Cubby's Academic Integrity Policy
Academic integrity is foundational to how we build, how we operate, and how we think about AI in legal education.
At Cubby, academic integrity is foundational to how we build, how we operate, and how we think about AI in legal education. We've written at length about our belief that AI should enhance your thinking, not replace it. This piece is about how that principle extends to honor codes and the responsible use of course materials.
Every law school has its own honor code, and those codes serve an important purpose. They protect the integrity of your education, the value of your degree, and the trust between students and faculty.
It is every student's responsibility to understand their school's specific honor code and follow it.
Some honor codes address how professor-created materials, such as syllabi, past exams and lecture slides can be used. Some schools restrict uploading these materials to third-party platforms, while others draw the line differently. These policies vary, and it's your responsibility to understand your school's specific rules.
If your honor code restricts uploading professor materials to third-party tools, that restriction applies across the board: Cubby, ChatGPT, Claude, Gemini, NotebookLM, or any other tool. We do not condone using Cubby in any way that violates your school's academic integrity policies.
Cubby is built to be a powerful study tool regardless of what you upload. You don't need professor materials to get value from the platform.
Using your own notes and outline, Cubby generates unlimited practice exams tailored to the topics you're studying, grades your responses instantly, and creates quizzes that target the specific doctrines you're covering. Everything is grounded in your materials, so what you practice directly reflects what you'll be tested on. You also get access to over 40,000 case briefs across your courses.
Your own class notes, your own outlines, your own synthesis of the material. That's what actually builds understanding, and Cubby is designed to turn that understanding into exam performance.
We are building Cubby in close partnership with law professors who are deeply invested in how their students learn and perform. Their trust matters to us, and we design every feature with that responsibility in mind.
We also recognize that the conversation around AI and academic integrity is evolving.

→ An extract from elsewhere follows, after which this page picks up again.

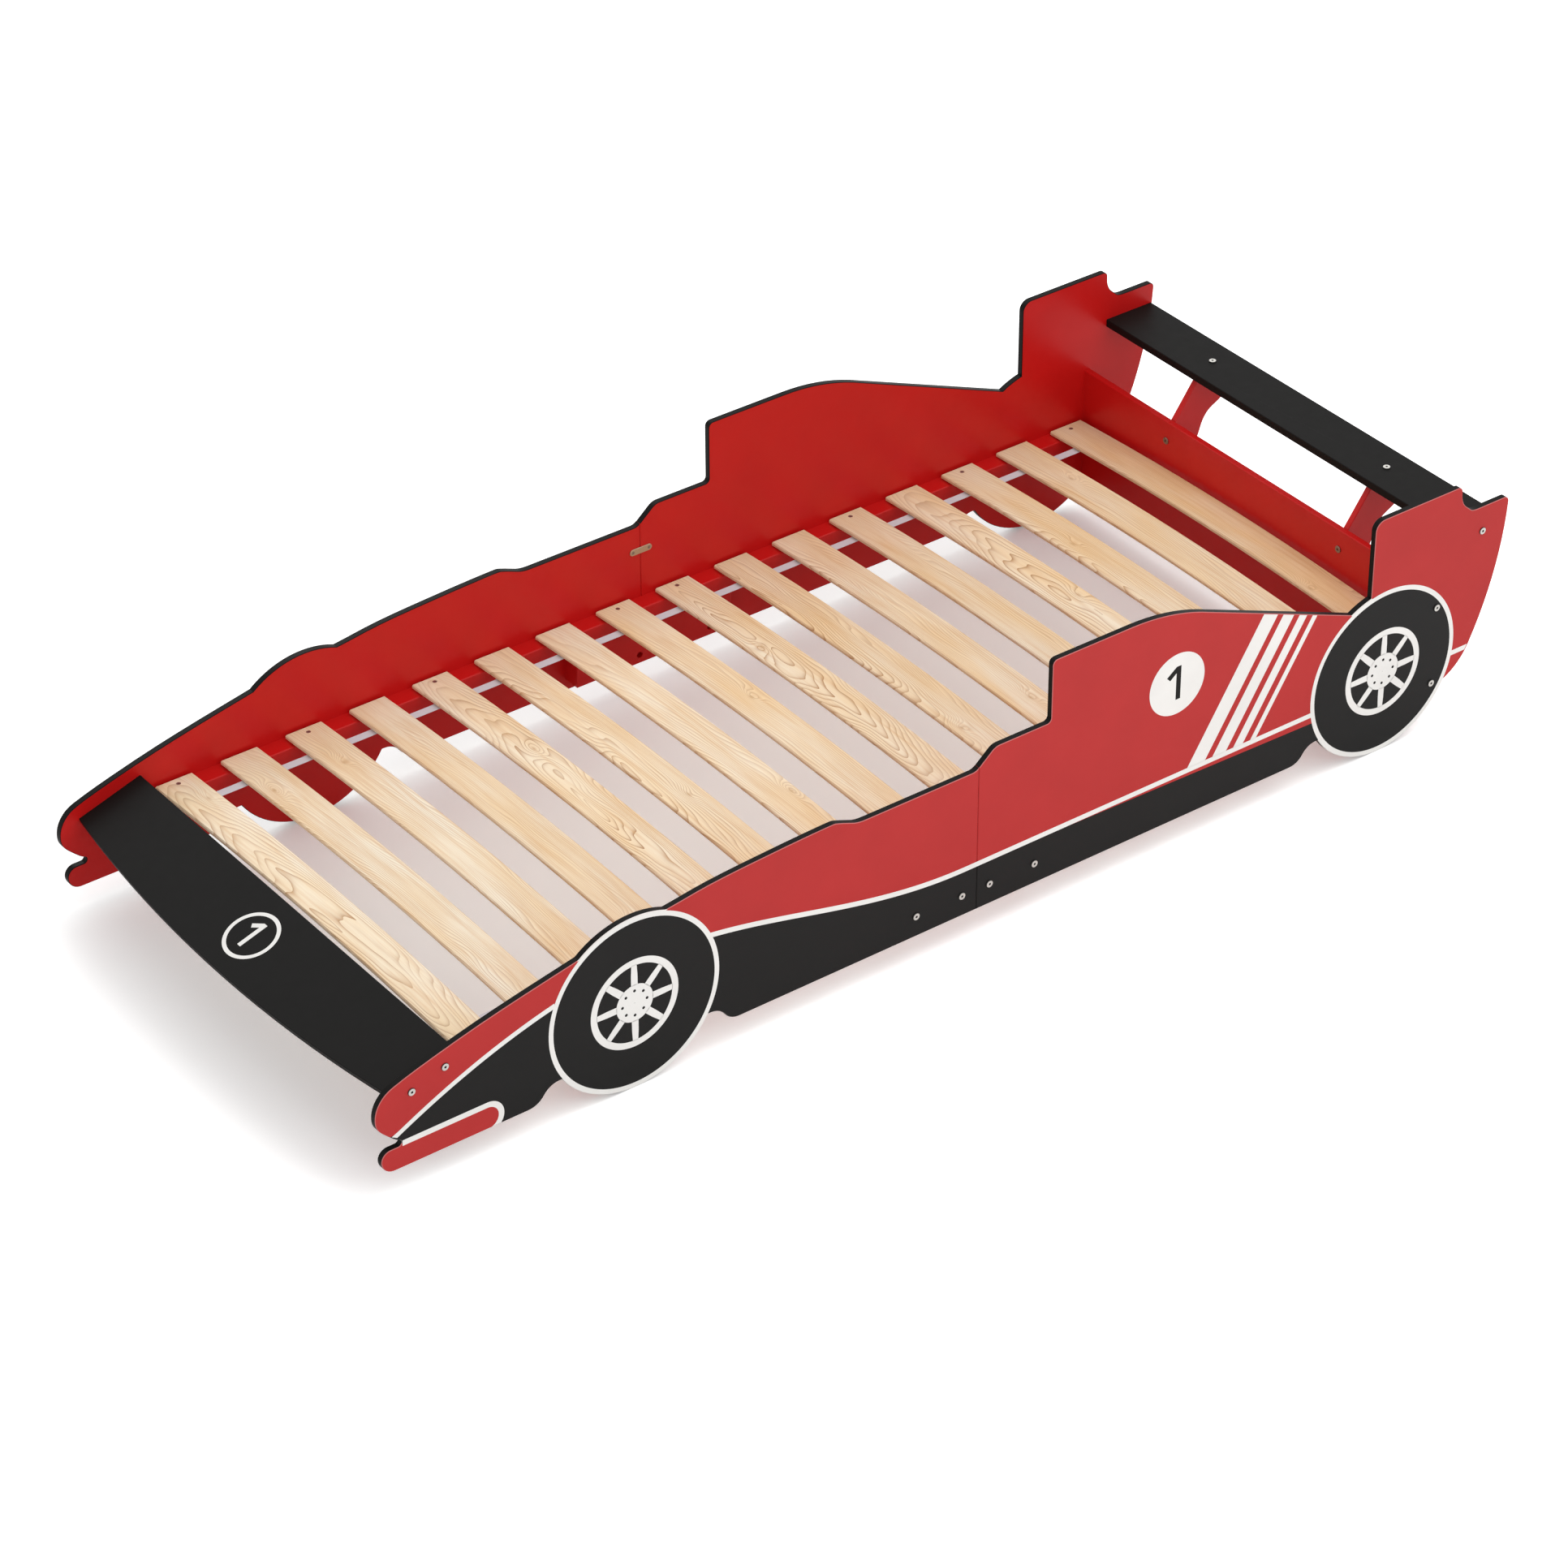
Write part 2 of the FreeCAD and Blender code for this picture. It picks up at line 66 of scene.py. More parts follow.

Schools are actively updating their policies, professors are forming their own perspectives, and students are navigating new territory. We think that's a healthy process, and we want to be a responsible part of it.
If any institution wants to understand how Cubby works, how we handle data, or how it fits within their academic integrity policies, we're always happy to have that conversation.
Know your honor code. If your school has specific policies about AI tools or the use of professor materials, follow them. If there's ambiguity, ask your dean of students or professor directly. When in doubt, err on the side of caution.